Once the chicken has seared, take it out of the plan and place it in a bowl. Add your onion, garlic, and ginger and lower heat to medium. Cook for 2-3 minutes or until softened. Then, add in the spices and mix them in with the vegetables. Toast the spices for 1-2 minutes.

Then add crushed tomatoes and water and stir. Let the sauce reduce for 5-8 minutes. Then add chicken back to the pan and let simmer for 3-5 minutes.

Now it's time for the heavy cream. Add it in little by little, stirring all the while so that the cream gets completely incorporated into the sauce. When you're done, turn the heat off and place the butter in the pan, mixing constantly until it's completely melted.

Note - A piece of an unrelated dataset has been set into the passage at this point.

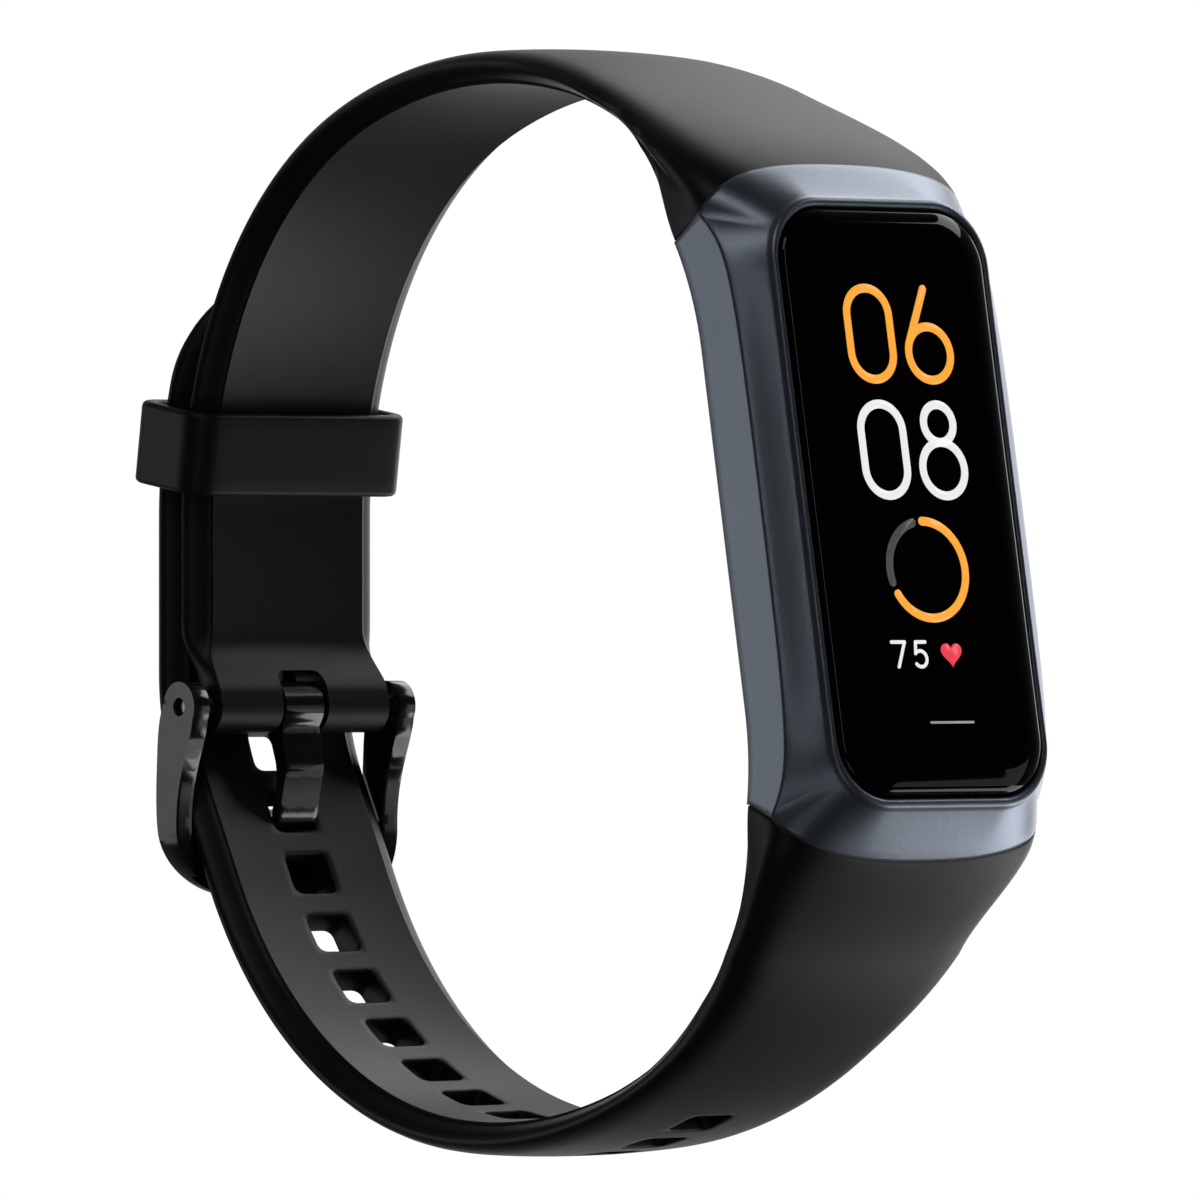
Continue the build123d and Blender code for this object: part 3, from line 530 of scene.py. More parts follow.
def upper_strap():
    """The buckle side: joint, plain stretch, and the end round the pin with its tongue slot."""
    straight_s = sum(r * radians(d) for r, d in UPPER_ARCS)
    end_s = UPPER_JOINT_S
    rings = joint_rings(upper_line, 1, UPPER_START_M, UPPER_ARCS[0][0], end_s, INNER_HALF_UPPER, 34)
    tail_z = PIN_Z + TAIL_RISE
    last_s = straight_s + STRAIGHT_TOP[1] - tail_z
    for s in np.linspace(end_s, last_s, int((last_s - end_s) / 0.4))[1:]:
        rings.append(plain_ring(upper_line, s, 1, INNER_HALF_UPPER))
    # the tail swells inwards and closes round the pin
    bottom = PIN_Z - LUG_R
    for t in np.linspace(0, 1, 30)[1:]:
        z = tail_z + (bottom - tail_z) * sin(t * pi / 2) * 0.999
        drop = (tail_z - z) / (tail_z - bottom)
        round_x = sqrt(max(LUG_R**2 - (z - PIN_Z) ** 2, 0))
        if z < PIN_Z + TAIL_ROUND:
            x_in, x_out = PIN_X + round_x, PIN_X - round_x
        else:
            blend = smooth((tail_z - z) / (tail_z - PIN_Z - TAIL_ROUND))
            meet = sqrt(LUG_R**2 - TAIL_ROUND**2)
            x_in = STRAIGHT_TOP[0] + (PIN_X + meet - STRAIGHT_TOP[0]) * blend**1.5
            x_out = STRAIGHT_TOP[0] - STRAP_T + (PIN_X - meet - STRAIGHT_TOP[0] + STRAP_T) * blend
        width = STRAP_HALF + (LUG_HALF - STRAP_HALF) * smooth(drop * 2.2)
        inner = INNER_HALF + (width - 0.35 - INNER_HALF) * smooth(drop * 1.8)
        base = np.array([x_in, 0, z])
        out = np.array([-1.0, 0, 0])
        narrow = width * (1 - 0.06 * smooth(drop * 2))
        outer = half_section(section_controls(base, out, narrow, inner, (x_in - x_out) / STRAP_T))
        fade = 1 - smooth(drop * 2)
        outer = crowned(outer, out, fade)
        rings.append(
            ring(outer, inner_row(lambda y: base + np.array([0, y, 0]) + out * dish(y) * fade, inner))
        )
    columns = len(rings[0])
    verts = np.concatenate(rings)
    faces = ring_faces(len(rings), columns, closed=False)
    faces += caps(len(rings), columns)
    piece = build("upper_strap_skin", verts, faces, SILICONE, "band", ["upper_strap"])
    slot_box = rounded_box("slot_cutter", (PIN_X - 1, 0, PIN_Z - 1.2), (5, SLOT_HALF, 3.35), 0.6)
    cut(piece, slot_box)
    return piece


def rounded_box(name, centre, half, radius):
    """A cutter with rounded upright corners, seen along X."""
    mesh = bpy.data.meshes.new(name)
    box = bmesh.new()
    bmesh.ops.create_cube(box, size=2.0)
    for vert in box.verts:
        vert.co = Vector([(c + v * h) * MM for c, v, h in zip(centre, vert.co, half)])
    edges = [e for e in box.edges if abs((e.verts[0].co - e.verts[1].co).normalized().x) > 0.9]
    bmesh.ops.bevel(box, geom=edges, offset=radius * MM, segments=5, profile=0.5, affect="EDGES")
    box.to_mesh(mesh)
    box.free()
    cutter = bpy.data.objects.new(name, mesh)
    bpy.context.scene.collection.objects.link(cutter)
    return cutter


def cut(piece, cutter):
    """Take the cutter's shape out of the piece, and remove the cutter."""
    modifier = piece.modifiers.new("cut", "BOOLEAN")
    modifier.operation = "DIFFERENCE"
    modifier.solver = "EXACT"
    modifier.object = cutter
    bpy.context.view_layer.update()
    evaluated = piece.evaluated_get(bpy.context.evaluated_depsgraph_get())
    mesh = bpy.data.meshes.new_from_object(evaluated)
    piece.modifiers.remove(modifier)
    piece.data = mesh
    bpy.data.objects.remove(cutter)
    sharpen(piece, 40)


def sharpen(piece, degrees):
    """Mark edges sharper than an angle, so that shading breaks there."""
    mesh = bmesh.new()
    mesh.from_mesh(piece.data)
    limit = radians(degrees)
    for edge in mesh.edges:
        if len(edge.link_faces) == 2 and edge.calc_face_angle(0) > limit:
            edge.smooth = False
    for face in mesh.faces:
        face.smooth = True
    mesh.to_mesh(piece.data)
    mesh.free()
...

It's been ~1 hour and you're done - - look at that gorgeous color and take a moment to think about how incredible your kitchen smells.

The Result

Here is my butter chicken, topped with cilantro, with the rice hiding underneath.

I'm not used to creating something impeccable on the first try, but the first time I made this, it was arguably the best butter chicken I've ever tasted. The sauce is creamy and luxurious, the chicken is tender, with the yogurt enhancing its flavor. This is the best recipe I've reviewed on this blog and because of that I hope you try it.